After Bull Run, General George B. McClellan took command of Federal forces around Washington and created the Army of the Potomac. In March 1862, McClellan left a strong force to cover the capital and moved by water to the tip of the York-James peninsula, only 100 miles southeast of Richmond. Early in April he advanced toward the Confederate capital.
Anticipating such a move, the Southerners abandoned the Manassas area and marched to meet the Federals. By the end of May, McClellan’s troops were within sight of Richmond. Here General Joseph E. Johnston’s Confederate Army met the Federals in the bloody but inconclusive Battle of Seven Pines. Johnston was wounded and Confederate President Jefferson Davis placed General Robert E. Lee in command. Seizing the initiative, Lee sent his forces, now called the Army of Northern Virginia, across the Chickahominy River and, in a series of savage battles, pushed McClellan back from the edge of Richmond to a position on the James River.
At the same time, scattered Federal forces in northern Virginia were organized into the Army of Virginia under the command of General John Pope. Gambling that McClellan was finished, Lee sent Stonewall Jackson’s corps northward to “suppress” Pope. Jackson clashed indecisively with part of Pope’s troops at Cedar Mountain on August 9. The Army of the Potomac began to withdraw by water to join Pope, so Lee marched with General James Longstreet’s corps to bolster Jackson. Pope successfully blocked Lee at the Rapidan River and then withdrew his men north of the Rappahannock. Lee knew that to defeat Pope he had to strike before McClellan arrived in northern Virginia. On August 25, Lee sent Jackson on a 50 mile march around the Union’s right flank to strike at Pope’s rear.
Two days later, Jackson’s troop seized Pope’s supply depot at Manassas Junction and began tearing up the tracks of the Orange and Alexandria Railroad. After a day of wild feasting, Jackson burned the Federal supplies and moved to a position in the woods at Groveton near the old Manassas battlefield.
Pope, unable to ignore an attack on his supply base, moved towards Manassas. At the same time, Lee moved northward with Longstreet to reunite his army. To prevent Union efforts to concentrate at Centreville and bring Pope to battle, Jackson ordered his troops to attack a Union column as it marched past on the Warrenton Turnpike on the afternoon of August 28. Thus began the Battle of Manassas.
Convinced that Jackson was isolated, Pope ordered his columns to converge on Groveton. He was sure that he could destroy Jackson before Lee and Longstreet could intervene. On the 29th, Pope’s army found Jackson’s men posted along an unfinished railroad grade, north of the turnpike. The 1st Massachusetts, including Charles Perkins, was ordered into the line.

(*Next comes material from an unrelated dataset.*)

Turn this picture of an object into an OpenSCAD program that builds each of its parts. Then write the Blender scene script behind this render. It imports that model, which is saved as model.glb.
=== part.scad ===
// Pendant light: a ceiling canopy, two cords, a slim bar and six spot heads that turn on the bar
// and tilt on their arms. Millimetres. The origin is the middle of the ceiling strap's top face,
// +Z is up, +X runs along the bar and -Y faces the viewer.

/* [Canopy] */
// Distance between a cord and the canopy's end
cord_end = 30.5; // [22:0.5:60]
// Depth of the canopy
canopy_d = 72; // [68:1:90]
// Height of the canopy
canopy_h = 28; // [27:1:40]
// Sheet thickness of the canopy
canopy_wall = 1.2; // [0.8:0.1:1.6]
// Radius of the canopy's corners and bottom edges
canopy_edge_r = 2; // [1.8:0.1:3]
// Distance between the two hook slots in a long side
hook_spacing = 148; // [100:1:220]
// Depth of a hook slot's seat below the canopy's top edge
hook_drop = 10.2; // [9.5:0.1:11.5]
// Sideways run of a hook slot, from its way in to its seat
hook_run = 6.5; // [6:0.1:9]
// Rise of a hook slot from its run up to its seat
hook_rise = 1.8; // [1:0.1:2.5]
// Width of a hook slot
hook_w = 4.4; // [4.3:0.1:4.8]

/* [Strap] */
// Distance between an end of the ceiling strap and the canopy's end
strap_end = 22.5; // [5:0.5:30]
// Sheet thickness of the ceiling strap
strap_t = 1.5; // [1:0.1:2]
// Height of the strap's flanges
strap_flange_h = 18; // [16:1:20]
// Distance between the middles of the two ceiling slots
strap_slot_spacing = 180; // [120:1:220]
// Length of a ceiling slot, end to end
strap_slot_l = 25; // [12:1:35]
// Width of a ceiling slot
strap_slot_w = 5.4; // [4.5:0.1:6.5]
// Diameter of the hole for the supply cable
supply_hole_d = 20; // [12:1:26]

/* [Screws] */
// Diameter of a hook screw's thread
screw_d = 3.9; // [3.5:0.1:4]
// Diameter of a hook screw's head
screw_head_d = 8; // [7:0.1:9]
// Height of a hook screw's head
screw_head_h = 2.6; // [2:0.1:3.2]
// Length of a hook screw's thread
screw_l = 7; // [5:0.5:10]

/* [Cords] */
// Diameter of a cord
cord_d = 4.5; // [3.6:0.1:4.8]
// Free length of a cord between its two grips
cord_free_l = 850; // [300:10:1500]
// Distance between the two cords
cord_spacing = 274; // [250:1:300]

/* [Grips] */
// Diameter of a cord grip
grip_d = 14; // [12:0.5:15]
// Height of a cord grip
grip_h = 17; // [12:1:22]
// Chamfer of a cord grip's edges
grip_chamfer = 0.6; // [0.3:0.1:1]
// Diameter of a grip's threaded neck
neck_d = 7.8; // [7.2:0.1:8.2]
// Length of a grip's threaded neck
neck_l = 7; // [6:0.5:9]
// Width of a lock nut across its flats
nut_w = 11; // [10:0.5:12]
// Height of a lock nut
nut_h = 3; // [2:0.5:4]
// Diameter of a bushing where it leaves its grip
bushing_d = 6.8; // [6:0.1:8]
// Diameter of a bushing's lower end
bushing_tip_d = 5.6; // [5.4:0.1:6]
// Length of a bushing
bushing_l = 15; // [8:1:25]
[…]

Perkins wrote:
“At about 4 o’c PM we (1st) were reinforced by the rest of the brigade + we were ordered to charge across the R.R. (Manassas Gap) where the Rebels lay. I thought my time had come now sure but was bound to go in did so fired number of Shots while the bullets whistled round me like hail Never was under so severe a fire before Men dropped + feel back wounded by the dozen The trouble was they were Ready for us + were under cover.”
In a series of uncoordinated attacks, Pope hurled his men against the Confederate position all afternoon. In several places the northerners momentarily breached Jackson’s line but each time were forced back. During the afternoon, Longstreet’s troops arrived on the battlefield and, unknown to Pope, deployed on Jackson’s right, overlapping the exposed Union left. Lee urged Longstreet to attack, but “Old Pete” demurred. “The time was just not right,” he said. Meanwhile, Perkins made his way to the rear:
`“we Skedaddled out of the woods double quick. I was so played out + tired I kept onto the Rear Helped a fellow by the name of Walton Co. I 11th Mass. Off to the Surgeons. He was wounded in the left breast + left arm which I tied a handkerchief around until he got to surgeons + had it dressed. He gave me a pistol to give to his Captain to have him send to his sister if he could.”
The morning of August 30 passed quietly. Just before noon, thinking the Confederates were retreating, Pope ordered his army forward in “pursuit.” The pursuit, however, was short-lived; Lee had gone nowhere. Pope ordered yet another attack against Jackson’s line. The southerners held firm, and Pope’s men were hurled back in a bloody repulse. Seeing the Union lines in disarray, Longstreet attacked and staggered the Union left. Pope’s army risked annihilation. Only a heroic stand by northern troops, first on Chinn Ridge and then once again on Henry Hill, bought time for Pope’s hard-pressed Union forces. Finally, under cover of darkness, the defeated Union army withdrew across Bull Run towards the defenses of Washington. Lee’s bold and brilliant Second Manassas campaign opened the way for the South’s first invasion of the north and a bid for foreign intervention.